> [Short problem]
Beginning with the first line of the data below, reproduce every line unchanged, ending with the line that holds "and a flapper.".
======== Information provided ========
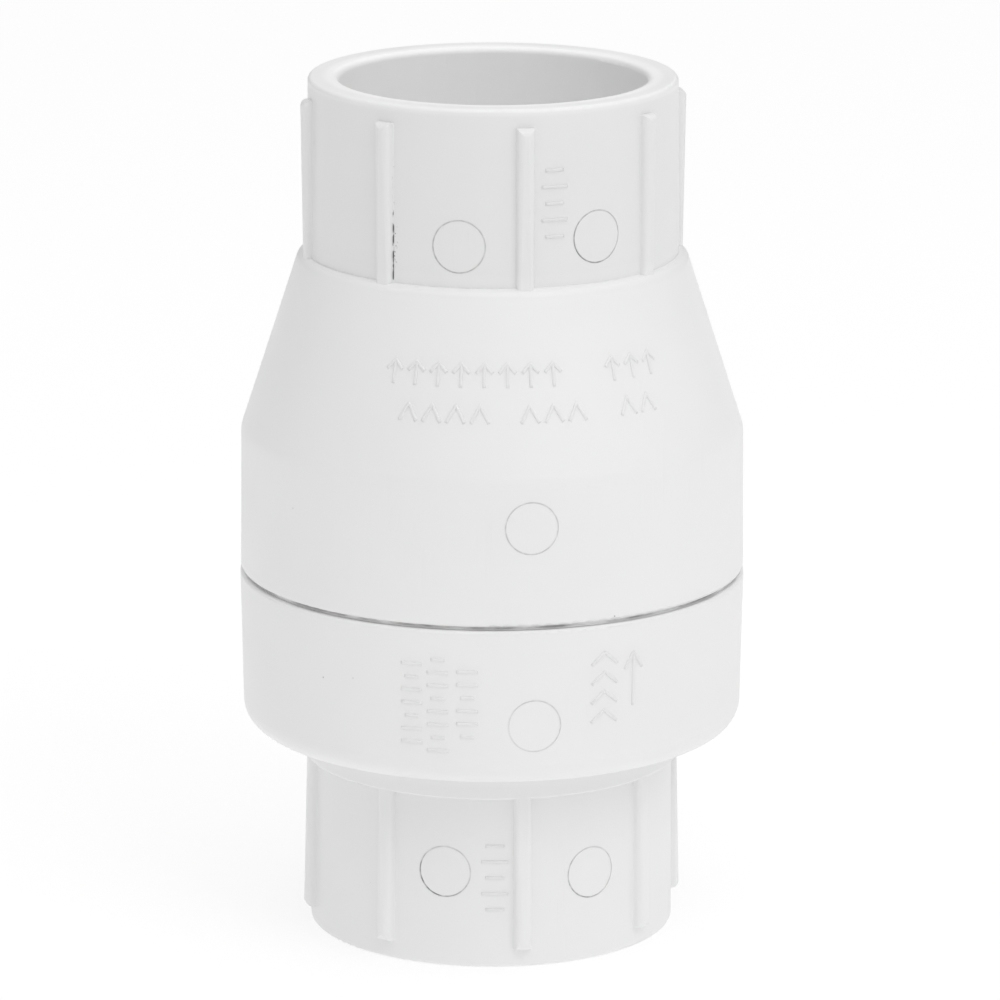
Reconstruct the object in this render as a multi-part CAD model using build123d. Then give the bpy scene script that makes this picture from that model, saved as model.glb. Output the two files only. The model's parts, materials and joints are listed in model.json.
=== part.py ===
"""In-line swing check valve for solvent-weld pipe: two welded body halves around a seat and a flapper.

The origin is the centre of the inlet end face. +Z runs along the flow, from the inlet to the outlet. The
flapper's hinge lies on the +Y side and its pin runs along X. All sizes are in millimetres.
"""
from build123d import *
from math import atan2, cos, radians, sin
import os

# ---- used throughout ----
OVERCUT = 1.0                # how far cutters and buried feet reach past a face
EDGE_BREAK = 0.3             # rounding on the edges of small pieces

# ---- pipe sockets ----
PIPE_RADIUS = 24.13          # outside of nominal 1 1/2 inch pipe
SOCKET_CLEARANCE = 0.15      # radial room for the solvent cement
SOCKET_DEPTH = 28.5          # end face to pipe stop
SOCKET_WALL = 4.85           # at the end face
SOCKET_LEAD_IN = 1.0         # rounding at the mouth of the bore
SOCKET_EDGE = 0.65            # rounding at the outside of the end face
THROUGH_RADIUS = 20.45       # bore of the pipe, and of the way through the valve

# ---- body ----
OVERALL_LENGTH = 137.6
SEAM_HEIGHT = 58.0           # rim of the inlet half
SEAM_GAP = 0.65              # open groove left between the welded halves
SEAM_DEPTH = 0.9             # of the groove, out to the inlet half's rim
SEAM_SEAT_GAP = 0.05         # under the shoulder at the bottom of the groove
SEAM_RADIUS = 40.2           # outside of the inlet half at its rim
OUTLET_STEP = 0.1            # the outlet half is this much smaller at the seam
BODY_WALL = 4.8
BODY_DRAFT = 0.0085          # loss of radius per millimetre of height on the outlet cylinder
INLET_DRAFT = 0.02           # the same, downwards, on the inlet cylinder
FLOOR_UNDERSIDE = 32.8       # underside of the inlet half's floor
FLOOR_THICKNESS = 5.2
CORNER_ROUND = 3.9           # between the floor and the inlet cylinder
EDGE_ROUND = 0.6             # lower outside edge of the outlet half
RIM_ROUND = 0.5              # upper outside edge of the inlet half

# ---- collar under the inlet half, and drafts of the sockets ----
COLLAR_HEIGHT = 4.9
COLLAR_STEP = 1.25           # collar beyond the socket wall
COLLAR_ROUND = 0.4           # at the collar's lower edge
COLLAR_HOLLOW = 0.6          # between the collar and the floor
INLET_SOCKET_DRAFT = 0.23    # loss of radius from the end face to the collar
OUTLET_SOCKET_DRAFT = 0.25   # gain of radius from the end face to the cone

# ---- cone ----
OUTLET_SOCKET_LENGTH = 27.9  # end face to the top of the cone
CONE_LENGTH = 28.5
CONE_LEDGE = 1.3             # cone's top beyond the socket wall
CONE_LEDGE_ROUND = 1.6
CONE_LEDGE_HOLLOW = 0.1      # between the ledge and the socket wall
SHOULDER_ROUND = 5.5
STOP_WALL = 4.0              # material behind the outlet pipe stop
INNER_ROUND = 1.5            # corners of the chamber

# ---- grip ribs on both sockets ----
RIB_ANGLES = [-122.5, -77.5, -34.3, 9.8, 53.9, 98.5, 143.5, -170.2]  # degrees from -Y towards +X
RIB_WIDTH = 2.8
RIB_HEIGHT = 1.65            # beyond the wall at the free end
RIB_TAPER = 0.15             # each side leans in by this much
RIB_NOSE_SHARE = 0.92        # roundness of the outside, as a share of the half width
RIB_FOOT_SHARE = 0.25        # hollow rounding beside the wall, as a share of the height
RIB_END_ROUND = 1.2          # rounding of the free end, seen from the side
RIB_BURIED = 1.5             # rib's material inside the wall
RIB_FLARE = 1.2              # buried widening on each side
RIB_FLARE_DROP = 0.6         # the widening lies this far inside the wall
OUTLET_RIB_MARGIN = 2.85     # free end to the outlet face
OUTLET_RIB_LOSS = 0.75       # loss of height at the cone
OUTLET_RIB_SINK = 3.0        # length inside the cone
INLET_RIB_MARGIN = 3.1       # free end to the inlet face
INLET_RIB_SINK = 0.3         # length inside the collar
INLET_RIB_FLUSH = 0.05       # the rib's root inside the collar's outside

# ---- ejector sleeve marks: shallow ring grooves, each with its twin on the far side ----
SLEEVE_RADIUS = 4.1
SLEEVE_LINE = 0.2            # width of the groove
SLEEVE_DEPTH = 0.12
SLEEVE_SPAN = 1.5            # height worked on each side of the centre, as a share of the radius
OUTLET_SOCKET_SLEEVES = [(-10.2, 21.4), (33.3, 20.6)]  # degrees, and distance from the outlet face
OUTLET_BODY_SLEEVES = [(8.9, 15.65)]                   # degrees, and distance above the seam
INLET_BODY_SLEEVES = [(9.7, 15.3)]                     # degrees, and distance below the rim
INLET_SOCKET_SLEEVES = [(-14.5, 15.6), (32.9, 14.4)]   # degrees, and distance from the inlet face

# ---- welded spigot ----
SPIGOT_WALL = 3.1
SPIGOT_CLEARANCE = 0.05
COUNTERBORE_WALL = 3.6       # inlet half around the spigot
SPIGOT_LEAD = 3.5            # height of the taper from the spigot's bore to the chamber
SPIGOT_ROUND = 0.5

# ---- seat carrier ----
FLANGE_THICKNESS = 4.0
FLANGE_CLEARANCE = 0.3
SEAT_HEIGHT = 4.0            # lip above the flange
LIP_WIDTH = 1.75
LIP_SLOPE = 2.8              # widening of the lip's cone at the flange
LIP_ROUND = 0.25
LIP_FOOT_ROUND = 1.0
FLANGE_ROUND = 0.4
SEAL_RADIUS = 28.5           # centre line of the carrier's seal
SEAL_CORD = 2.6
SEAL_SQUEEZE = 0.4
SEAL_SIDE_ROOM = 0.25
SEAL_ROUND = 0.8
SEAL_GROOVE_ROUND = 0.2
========
> [Completed exercise]
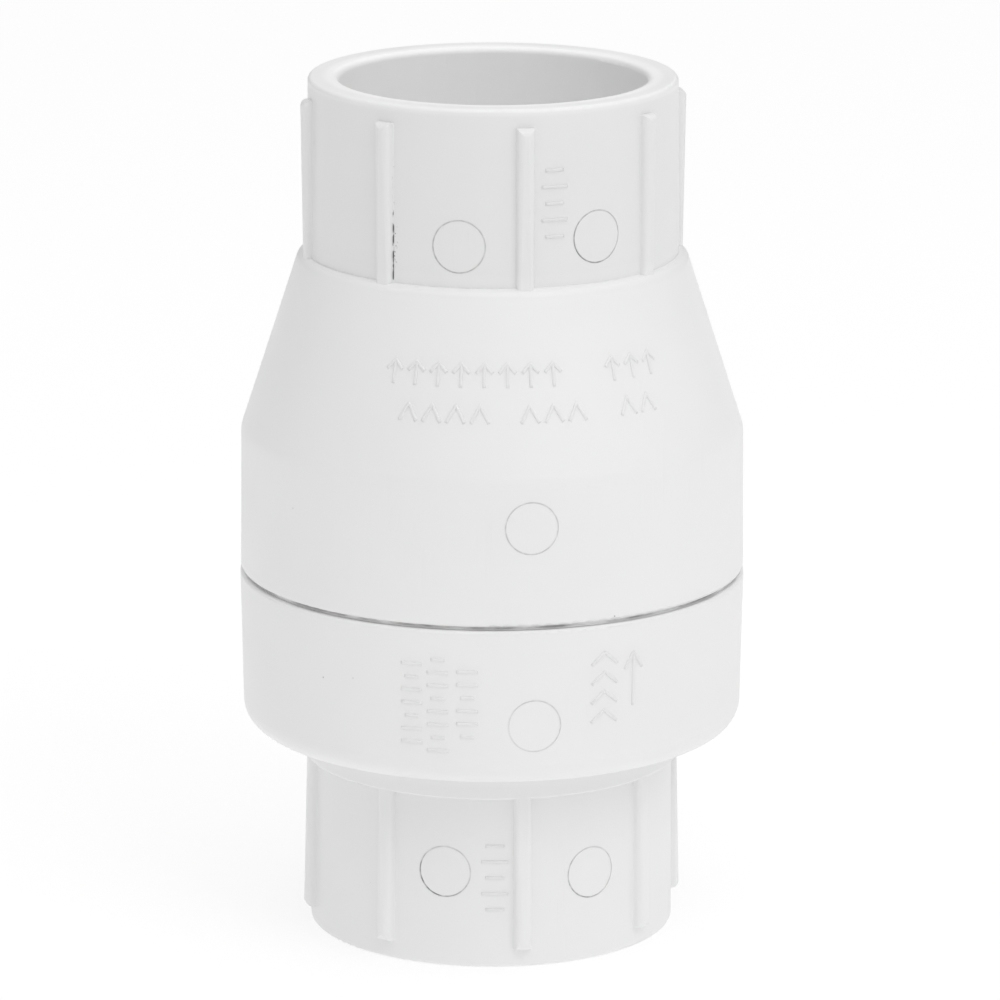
Reconstruct the object in this render as a multi-part CAD model using build123d. Then give the bpy scene script that makes this picture from that model, saved as model.glb. Output the two files only. The model's parts, materials and joints are listed in model.json.
=== part.py ===
"""In-line swing check valve for solvent-weld pipe: two welded body halves around a seat and a flapper.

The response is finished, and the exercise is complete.